Pousser les gens au livre
Ruser, biaiser pour ramener les gens au livre, tel est aussi l’un des objectifs des animations. "C’est une façon supplémentaire de dynamiser notre mise en avant de livres et, finalement, de les vendre", signale Pierre Lenganey, qui, comme ses confrères, mise sur les animations pour contribuer à élargir et renouveler sa clientèle et retenir ses clients fidèles. Pour autant, l’impact direct des animations sur le chiffre d’affaires (CA) reste difficilement mesurable, et contestable sur la rentabilité des librairies. "Si je compte le temps de préparation, la logistique, le coût du stock, les ventes et les retours, aucune des rencontres que j’organise n’est rentable", estime Lilya Aït Menguellet, qui dès lors se pose la question de leur financement. Pour autant, "le but des animations n’est pas d’être rentable de suite, mais de contribuer au CA de manière indirecte", nuance Frédéric Versolato, qui considère qu’il n’aurait pas atteint 850 000 euros de CA sans son riche programme de manifestations. Nombre de libraires, à l’image de Philippe Thiéfaine, ex-propriétaire de La Passerelle, à Dole, évoquent, plutôt qu’une rentabilité, la "viabilité" des animations, qu’ils parviennent à assurer grâce notamment aux divers dispositifs de subventions.
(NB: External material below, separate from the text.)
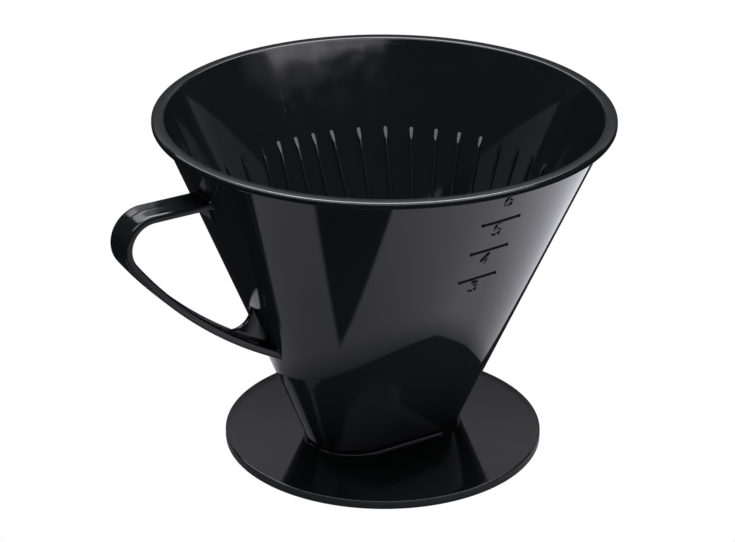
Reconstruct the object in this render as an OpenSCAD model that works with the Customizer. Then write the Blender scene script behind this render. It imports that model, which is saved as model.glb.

Face aux mutations des modes de consommation, les libraires considèrent donc les animations comme des leviers indispensables pour adapter leur commerce. "Il paraît difficile de ne pas continuer dans cette voie, c’est la condition sine qua non pour que nos librairies restent des lieux de vie", affirme Marie-Jo Battesti Sotto. Pour autant, elles font naître de nombreuses problématiques et interrogations. "On a pris un train en marche, presque malgré nous, on s’est jetés à corps perdu là-dedans mais aujourd’hui, on doit tous se dépatouiller avec des soucis d’organisation, d’intendance, de place, de fréquentation, de financement et de compétences spécifiques", ajoute la directrice de Goulard. Et au risque de "finir par gesticuler dans le vide", prévient Lilya Aït Menguellet, il devient urgent de penser, de manière collective, cette évolution et sa professionnalisation.